L’opposition républicaine ne se laissa pas toucher par ces adjurations. Déjà dans les discussions des interpellations et du budget, elle avait incidemment exhalé ses colères. « Quoi ! c’est après quinze ans de règne, lorsque la dette publique s’est accrue de huit milliards, avait dit Jules Favre ; c’est après que nous avons été condamnés aux guerres que vous savez, qu’on vient décréter que la France entière sera disciplinée, et qu’au lieu d’être un atelier, elle ne sera plus qu’une caserne[1]. » Jules Simon avait parlé de la préoccupation poignante que la nouvelle loi produisait dans le pays, et accusé le gouvernement de faire de l’armement à outrance, après avoir fait de la finance à outrance. Tous ces thèmes furent repris, amplifiés dans la discussion, et ce fut à qui déclamerait le plus éloquemment contre les armées permanentes, « qui créent au milieu de nous une race d’hommes séparée du reste de leurs concitoyens, » et maudirait la paix armée, « pire, avec ses énervemens et ses sacrifices, que la guerre, car elle ne finit pas et elle ne donne pas la seule chose qui puisse consoler des batailles, cette énergie, cette virilité des peuples qui se retrempent dans le sang versé. » C’est à qui chercherait les expressions les plus terribles pour qualifier la loi.
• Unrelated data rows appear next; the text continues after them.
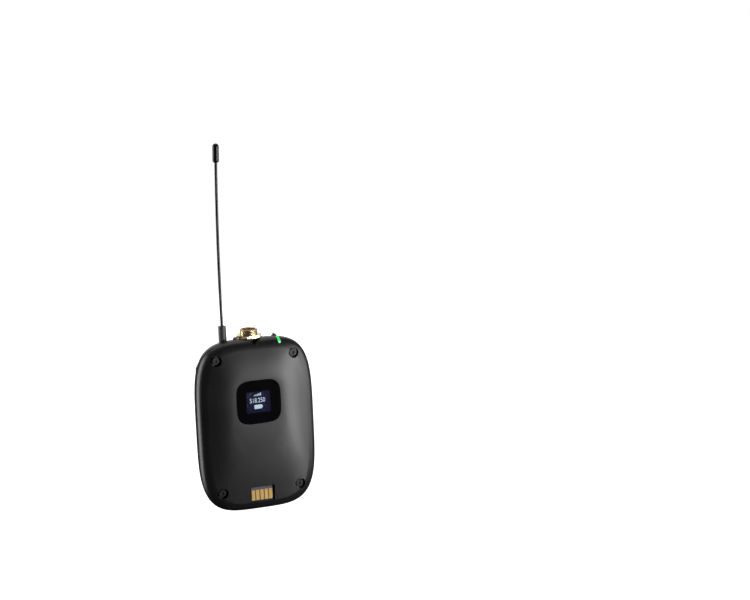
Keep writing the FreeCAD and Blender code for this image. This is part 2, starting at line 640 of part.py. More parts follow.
def power_switch_body():
    case = box(9.4, 17.6, KNOB_Y - 2, KNOB_Y + 2, 40.8, 44.6)
    slot = box(KNOB_X - KNOB_TRAVEL - 0.9, KNOB_X + 0.9, KNOB_Y - 0.7, KNOB_Y + 0.7, 43.4, FAR)
    legs = [box(x, x + 0.6, KNOB_Y - 0.2, KNOB_Y + 0.2, 39.6, 40.8) for x in (10.4, 13.2, 16.0)]
    return joined([case.cut(slot)] + legs)


def menu_key(side):
    """A key cap that shows through the deck, with a flange that keeps it in."""
    cap = soft_box(side * BUTTON_X, BUTTON_Z, BUTTON_SIZE, -10.0, BUTTON_TOP_Y, 0.8)
    rim = [e for e in cap.Edges if e.BoundBox.YMin > BUTTON_TOP_Y - 0.01]
    cap = cap.makeFillet(0.4, rim)
    return cap.fuse(centred_box(side * BUTTON_X, BUTTON_Z, (9.0, 6.4), -10.8, -10.0))


def button_switches():
    switches = []
    for side in (-1, 1):
        body = centred_box(side * BUTTON_X, BUTTON_Z, (6.0, 6.0), BAY_FLOOR_Y, -12.2)
        switches.append(body.fuse(cylinder_y(side * BUTTON_X, BUTTON_Z, 1.7, -12.2, -11.4)))
    return Part.makeCompound(switches)


def battery(side):
    """One cell; the left one stands with its positive nub up, the right one down."""
    low, high = (CELL_LOW_Z, CELL_HIGH_Z)
    can = cylinder_z(side * CELL_X, CELL_Y, CELL_RADIUS, low, high)
    rims = [e for e in can.Edges if e.Length > CELL_RADIUS * 6]
    can = can.makeFillet(0.5, rims)
    if side < 0:
        return can.fuse(cylinder_z(side * CELL_X, CELL_Y, CELL_NUB_RADIUS, high, high + CELL_NUB))
    return can.fuse(cylinder_z(side * CELL_X, CELL_Y, CELL_NUB_RADIUS, low - CELL_NUB, low))


def coil(radius, wire, length, turns):
    """A helical spring along +Z from the origin."""
    helix = Part.makeHelix((length - 2 * wire) / turns, length - 2 * wire, radius)
    ring = Part.Wire([Part.makeCircle(wire, vec(radius, 0, 0), vec(0, 1, 0))])
    spring = Part.Wire(helix.Edges).makePipeShell([ring], True, True)
    spring.translate(vec(0, 0, wire))
    return spring


def battery_springs():
    springs = []
    for side, low in ((-1, BAY_LOW_Z), (1, CELL_HIGH_Z)):
        length = CELL_LOW_Z - BAY_LOW_Z
        spring = coil(3.0, 0.35, length - 0.1, 4)
        spring.translate(vec(side * CELL_X, CELL_Y, low + 0.05))
        springs.append(spring)
    return Part.makeCompound(springs)


def battery_plates():
    plates = []
    for side, low in ((-1, CELL_HIGH_Z + CELL_NUB), (1, CELL_LOW_Z - CELL_NUB - PLATE_THICK)):
        x = side * CELL_X
        plates.append(box(x - 4.5, x + 4.5, -13.5, -9.6, low, low + PLATE_THICK))
    return Part.makeCompound(plates)


def catch_arm(side):
    """The part of the door that holds a catch, beside a release button."""
    low, high = sorted((side * CATCH_X, side * 31.4))
    return box(low, high, DOOR_SEAM_Y + DOOR_GAP, -6.0, CATCH_LOW_Z, CATCH_HIGH_Z).common(REAR_SOLID)


def catch_slot(side, gap):
    low, high = sorted((side * (CATCH_X - gap), side * (CATCH_X + CATCH_THICK + gap)))
    return box(low, high, CATCH_TIP_Y, CATCH_ROOT_Y, CATCH_LOW_Z + 0.4 - gap, CATCH_HIGH_Z - 0.4 + gap)


def door_catches():
    """Two sprung steel tongues, one behind each release button."""
    return Part.makeCompound([catch_slot(side, 0) for side in (-1, 1)])


def battery_door():
    room = box(-FAR, FAR, DOOR_SEAM_Y + DOOR_GAP, FAR, -FAR, DOOR_TOP_Z - DOOR_GAP)
    door = REAR_SOLID.cut(DOOR_SPACE).common(room)
    top = box(-FAR, FAR, DOOR_SEAM_Y + DOOR_GAP, FAR, DOOR_TOP_Z - DOOR_GAP - 1.2, DOOR_TOP_Z - DOOR_GAP)
    door = door.fuse(top.common(REAR_SOLID))
    for side in (-1, 1):
        low, high = sorted((side * (CLIP_PIVOT_X - 1.2), side * FAR))
        boss = cylinder_x(CLIP_PIVOT_Y, CLIP_PIVOT_Z, 2.2, low, high).common(REAR_SOLID)
        arm = catch_arm(side).fuse(catch_arm(side).translated(vec(-0.6 * side, 0, 0)))
        door = door.fuse(boss).fuse(arm).cut(catch_slot(side, 0.02))
        low, high = sorted((side * (CLIP_PIVOT_X - 0.1), side * FAR))
        door = door.cut(cylinder_x(CLIP_PIVOT_Y, CLIP_PIVOT_Z, CLIP_BORE_RADIUS, low, high))
        low, high = sorted((side * CLIP_MOUTH_X, side * FAR))
        door = door.cut(cylinder_x(CLIP_PIVOT_Y, CLIP_PIVOT_Z, 2 * CLIP_BORE_RADIUS, low, high))
    for step in range(GRIP_COUNT):
        door = door.cut(cylinder_x(GRIP_RADIUS - GRIP_DEPTH, GRIP_LOW_Z + step * GRIP_PITCH, GRIP_RADIUS,
                                   -GRIP_HALF_WIDTH, GRIP_HALF_WIDTH))
    for z in (-26.0, -4.0, 24.0):
        for x in (-20.0, 20.0):
            door = door.fuse(box(x - 0.5, x + 0.5, -5.0, -1.0, z - 6, z + 6).common(REAR_SOLID))
    for low, high in CHASSIS_KNUCKLES:
        door = door.cut(cylinder_x(HINGE_Y, HINGE_Z, HINGE_CLEAR_RADIUS, low - 0.3, high + 0.3))
    for low, high in DOOR_KNUCKLES:
        web = box(low, high, HINGE_Y, HINGE_Y + 1.8, HINGE_Z - 0.9, HINGE_Z + 1.0).common(REAR_SOLID)
        door = door.fuse(web).fuse(cylinder_x(HINGE_Y, HINGE_Z, HINGE_RADIUS, low, high))
    return door.cut(cylinder_x(HINGE_Y, HINGE_Z, HINGE_PIN_RADIUS + 0.05, -FAR, FAR))


def door_pad():
    return box(-1.9, 1.9, -3.7, -DOOR_WALL, -28, 8)


def door_hinge_pin():
    return cylinder_x(HINGE_Y, HINGE_Z, HINGE_PIN_RADIUS, -HINGE_PIN_REACH, HINGE_PIN_REACH)


def latch_button(side):
    low, high = sorted((side * LATCH_FLANGE_X, side * FAR))
    key = box(low, high, LATCH_FRONT_Y, LATCH_REAR_Y, LATCH_LOW_Z, LATCH_HIGH_Z).common(REAR_SOLID)
    for step in range(3):
        z = (LATCH_LOW_Z + LATCH_HIGH_Z) / 2 + (step - 1) * 2.4
        face = side * (HALF_WIDTH - 0.15)
        groove = cylinder_y(face, z, 0.45, LATCH_FRONT_Y - 1, LATCH_REAR_Y + 1)
        key = key.cut(groove)
    low, high = sorted((side * (LATCH_FLANGE_X - LATCH_FLANGE_THICK), side * LATCH_FLANGE_X))
    flange = box(low, high, LATCH_FRONT_Y - 0.4, LATCH_REAR_Y + 0.6, LATCH_LOW_Z - 0.9, LATCH_HIGH_Z + 0.9)
    return key.fuse(flange)


def latch_spring(side):
    length = LATCH_FLANGE_X - LATCH_FLANGE_THICK - LATCH_SEAT_X - 0.1
    spring = coil(1.9, 0.25, length, 6)
    spring.rotate(vec(0, 0, 0), vec(0, 1, 0), side * 90)
    middle_z = (LATCH_LOW_Z + LATCH_HIGH_Z) / 2
    middle_y = (LATCH_FRONT_Y + LATCH_REAR_Y) / 2
    spring.translate(vec(side * (LATCH_SEAT_X + 0.05), middle_y, middle_z))
    return spring


def rounded_path(points, radii):
    """Straight runs joined by tangent arcs, one radius for each corner, as one wire."""
    edges = []
    start = points[0]
    for before, corner, after, radius in zip(points, points[1:], points[2:], radii):
        into = (before - corner).normalize()
        out = (after - corner).normalize()
        half_turn = math.acos(max(-1.0, min(1.0, into.dot(out)))) / 2
        reach = radius / math.tan(half_turn)
        first = corner + into * reach
        last = corner + out * reach
        middle_line = (into + out).normalize()
        middle = corner + middle_line * (radius / math.sin(half_turn) - radius)
        edges.append(Part.makeLine(start, first))
        edges.append(Part.Arc(first, middle, last).toShape())
        start = last
    edges.append(Part.makeLine(start, points[-1]))
    return Part.Wire(edges)


def belt_clip():
    """One wire: in at the left pivot, down behind the belt, across, and back to the right pivot."""
    right = [(CLIP_PIVOT_X, CLIP_PIVOT_Y, CLIP_PIVOT_Z), (CLIP_SIDE_X, CLIP_PIVOT_Y, CLIP_PIVOT_Z),
             (26.0, 6.1, 24.0), (18.5, 6.1, -15.0), (17.0, 1.9, -27.0), (15.5, 4.8, -35.0)]
    points = [vec(*p) for p in right]
    points += [vec(-p[0], p[1], p[2]) for p in reversed(right)]
    radii = [1.4, 7.0, 12.0, 6.0, 5.0]
    path = rounded_path(points, radii + radii[::-1])
    start = points[0]
    ring = Part.Wire([Part.makeCircle(WIRE_RADIUS, start, points[1] - start)])
    return path.makePipeShell([ring], True, False)


PARTS = {
    "front_shell": front_shell,
    "rear_chassis": rear_chassis,
    "case_gasket": case_gasket,
    "case_screws": lambda: Part.makeCompound([screw(x, z) for x, z in SCREWS]),
    "screw_inserts": lambda: Part.makeCompound([screw_insert(x, z) for x, z in SCREWS]),
    "display_window": display_window,
    "display_frame": display_frame,
    "display_panel": display_panel,
    "main_board": main_board,
    "rf_shield": rf_shield,
    "board_chips": board_chips,
    "charging_contacts": charging_contacts,
    "contact_carrier": contact_carrier,
    "power_led_lens": power_led_lens,
    "power_led": power_led,
    "ir_window": ir_window,
    "antenna_base": antenna_base,
    "antenna_stub": antenna_stub,
    "antenna_whip": antenna_whip,
    "antenna_cap": antenna_cap,
    "jack_barrel": jack_barrel,
    "jack_insulator": jack_insulator,
    "jack_pins": jack_pins,
    "jack_washer": jack_washer,
    "jack_nut": jack_nut,
    "power_switch_knob": power_switch_knob,
    "power_switch_body": power_switch_body,
    "menu_button": lambda: menu_key(-1),
    "enter_button": lambda: menu_key(1),
    "button_switches": button_switches,
    "battery_left": lambda: battery(-1),
    "battery_right": lambda: battery(1),
    "battery_springs": battery_springs,
    "battery_plates": battery_plates,
    "battery_door": battery_door,
    "door_pad": door_pad,
    "door_catches": door_catches,
    "door_hinge_pin": door_hinge_pin,
    "latch_button_left": lambda: latch_button(-1),
    "latch_button_right": lambda: latch_button(1),
    "latch_spring_left": lambda: latch_spring(-1),
    "latch_spring_right": lambda: latch_spring(1),
    "belt_clip": belt_clip,
}

os.makedirs("parts", exist_ok=True)
for name, make in PARTS.items():
    shape = make()
    low = shape.BoundBox
    print(name, shape.isValid(), len(shape.Solids), round(shape.Volume, 1),
          [round(v, 1) for v in (low.XMin, low.XMax, low.YMin, low.YMax, low.ZMin, low.ZMax)])
    shape.exportStep("parts/" + name + ".step")
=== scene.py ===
import json
import math

import bmesh
import bpy
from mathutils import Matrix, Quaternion, Vector


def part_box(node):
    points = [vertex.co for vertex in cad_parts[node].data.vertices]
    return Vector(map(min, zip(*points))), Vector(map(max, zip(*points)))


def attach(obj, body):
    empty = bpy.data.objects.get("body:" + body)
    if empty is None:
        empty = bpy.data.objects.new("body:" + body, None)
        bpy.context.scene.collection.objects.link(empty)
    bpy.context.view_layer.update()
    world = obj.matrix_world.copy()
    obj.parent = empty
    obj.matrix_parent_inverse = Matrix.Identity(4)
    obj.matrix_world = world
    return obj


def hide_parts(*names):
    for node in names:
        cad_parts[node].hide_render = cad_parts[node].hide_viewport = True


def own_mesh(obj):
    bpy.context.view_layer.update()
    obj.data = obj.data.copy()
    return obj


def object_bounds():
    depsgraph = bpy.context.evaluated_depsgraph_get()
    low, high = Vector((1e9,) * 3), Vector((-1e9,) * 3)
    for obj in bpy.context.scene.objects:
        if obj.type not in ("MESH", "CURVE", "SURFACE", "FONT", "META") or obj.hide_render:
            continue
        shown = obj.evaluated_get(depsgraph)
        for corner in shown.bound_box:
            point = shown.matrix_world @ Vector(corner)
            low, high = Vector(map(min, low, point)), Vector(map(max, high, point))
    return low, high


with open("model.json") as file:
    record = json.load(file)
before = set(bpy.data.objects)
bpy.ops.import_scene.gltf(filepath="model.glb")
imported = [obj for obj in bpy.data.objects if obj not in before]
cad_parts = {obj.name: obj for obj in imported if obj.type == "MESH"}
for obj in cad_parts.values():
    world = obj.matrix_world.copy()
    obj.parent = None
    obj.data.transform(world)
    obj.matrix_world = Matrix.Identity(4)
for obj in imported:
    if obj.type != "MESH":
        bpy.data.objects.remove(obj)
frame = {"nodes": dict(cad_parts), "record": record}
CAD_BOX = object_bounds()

MM = 0.001
NODES = frame["nodes"]
SCREEN_WIDTH = 14.1 * MM
SCREEN_HEIGHT = 12.2 * MM


# ---------------------------------------------------------------- materials

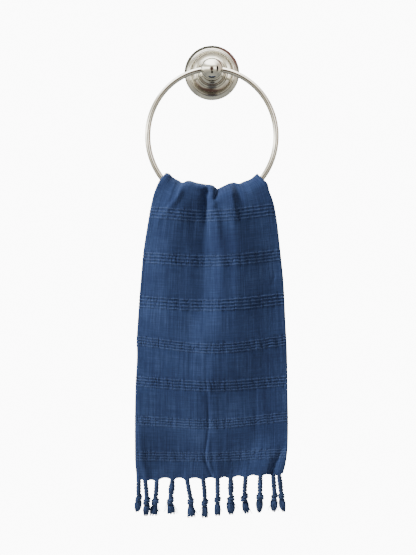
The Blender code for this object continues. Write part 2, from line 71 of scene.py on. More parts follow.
def feed(node, **inputs):
    # a node or a socket gets linked, any other value is set; "_" stands for a space in an input's name
    # and "i2" for the third input
    for name, value in inputs.items():
        key = int(name[1:]) if name[0] == "i" and name[1:].isdigit() else name.replace("_", " ")
        if isinstance(value, bpy.types.Node):
            value = next(socket for socket in value.outputs if socket.enabled)
        if isinstance(value, bpy.types.NodeSocket):
            node.id_data.links.new(value, node.inputs[key])
        else:
            node.inputs[key].default_value = value
    return node


def setStops(elements, stops):
    # places and colours of a ramp
    while len(elements) < len(stops):
        elements.new(0.5)
    for element, (place, colour) in zip(elements, stops):
        element.position = place
        element.color = linear(colour)


def addNode(tree, kind, settings=None, **inputs):
    node = tree.nodes.new("ShaderNode" + kind)
    for name, value in (settings or {}).items():
        if name == "stops":
            setStops(node.color_ramp.elements, value)
        else:
            setattr(node, name, value)
    return feed(node, **inputs)


def perMm(*sizes):
    # scale of a pattern from its size in each direction
    return tuple(1 / (size * mm) for size in sizes) + (1,)


def newMaterial(name):
    material = bpy.data.materials.new(name)
    material.use_nodes = True
    return material, partial(addNode, material.node_tree), material.node_tree.nodes["Principled BSDF"]


def newPiece(name, mesh, material):
    mesh.materials.clear()
    mesh.materials.append(material)
    piece = bpy.data.objects.new(name, mesh)
    bpy.context.scene.collection.objects.link(piece)
    return piece


def smoothThrough(knots, values, at):
    # a smooth curve through a short table, level past its ends
    knots = np.array(knots, float)
    values = np.array(values, float)
    slopes = np.diff(values) / np.diff(knots)
    tangents = np.concatenate([slopes[:1], (slopes[1:] + slopes[:-1]) / 2, slopes[-1:]])
    at = np.clip(at, knots[0], knots[-1])
    i = np.clip(np.searchsorted(knots, at) - 1, 0, len(knots) - 2)
    span = knots[i + 1] - knots[i]
    t = (at - knots[i]) / span
    return (
        (2 * t**3 - 3 * t**2 + 1) * values[i]
        + (t**3 - 2 * t**2 + t) * span * tangents[i]
        + (3 * t**2 - 2 * t**3) * values[i + 1]
        + (t**3 - t**2) * span * tangents[i + 1]
    )


def bell(distance, width):
    return np.exp(-((distance / width) ** 2))


def slowNoise(rng, length):
    # a wavy line of about unit height, made of a few sines of random length and phase
    waves = [(length * rng.uniform(0.6, 2.2), rng.uniform(0, 2 * math.pi)) for _ in range(5)]
    return lambda x: sum(np.sin(2 * math.pi * x / long + phase) for long, phase in waves) / math.sqrt(5)


# towel ring: rosette, post with its ball, and the bent wire

lathe = {
    "steps": 144,  # round the axis
    "cornerSteps": 4,
    "cornerShare": 0.45,  # of a side, the most that a rounding takes up
    "mergeWithin": 0.002,
}

ringLow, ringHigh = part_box("towel_ring")
ringMake = {
    "wireRadius": 3.5,
    "spring": 1.2,  # the bent wire stands this much wider open than the solid's
    "plane": (ringLow.y + ringHigh.y) / 2 / mm,
    "steps": 360,  # along the wire
    "roundness": 10,  # bevel resolution of the wire
}
ringMake["halfWidth"] = (ringHigh.x - ringLow.x) / 2 / mm - ringMake["wireRadius"] + ringMake["spring"]
ringMake["halfHeight"] = (ringHigh.z - ringLow.z) / 2 / mm - ringMake["wireRadius"]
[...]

Ce n’était pas seulement une loi dure, mais une loi impitoyable, anti-démocratique, anti-égalitaire, une aggravation de service ; c’est la carte à payer du gouvernement personnel de dix-huit ans, un accroissement de la toute-puissance impériale parce que le pouvoir absolu que l’Empereur exerce pour faire la paix ou la guerre pèsera sur un plus grand nombre de soldats qu’aujourd’hui ; ce qu’elle donne de force militaire au drapeau, en augmentant le nombre des hommes, elle l’enlève au pays en diminuant la force de production ; l’adoption d’un tel projet serait un grand malheur : elle ramènerait aux pratiques

  1. 18 mars 1867. — Il est de légende, que Niel aurait répondu : « Vous ne voulez pas faire de la France une caserne, craignez d’en faire un cimetière ! » J’étais présent et je n’ai pas entendu ce propos. Je ne l’ai pas non plus retrouvé au Moniteur officiel et aucun de ceux qui l’ont cité n’a pu m’indiquer où il l’avait pris.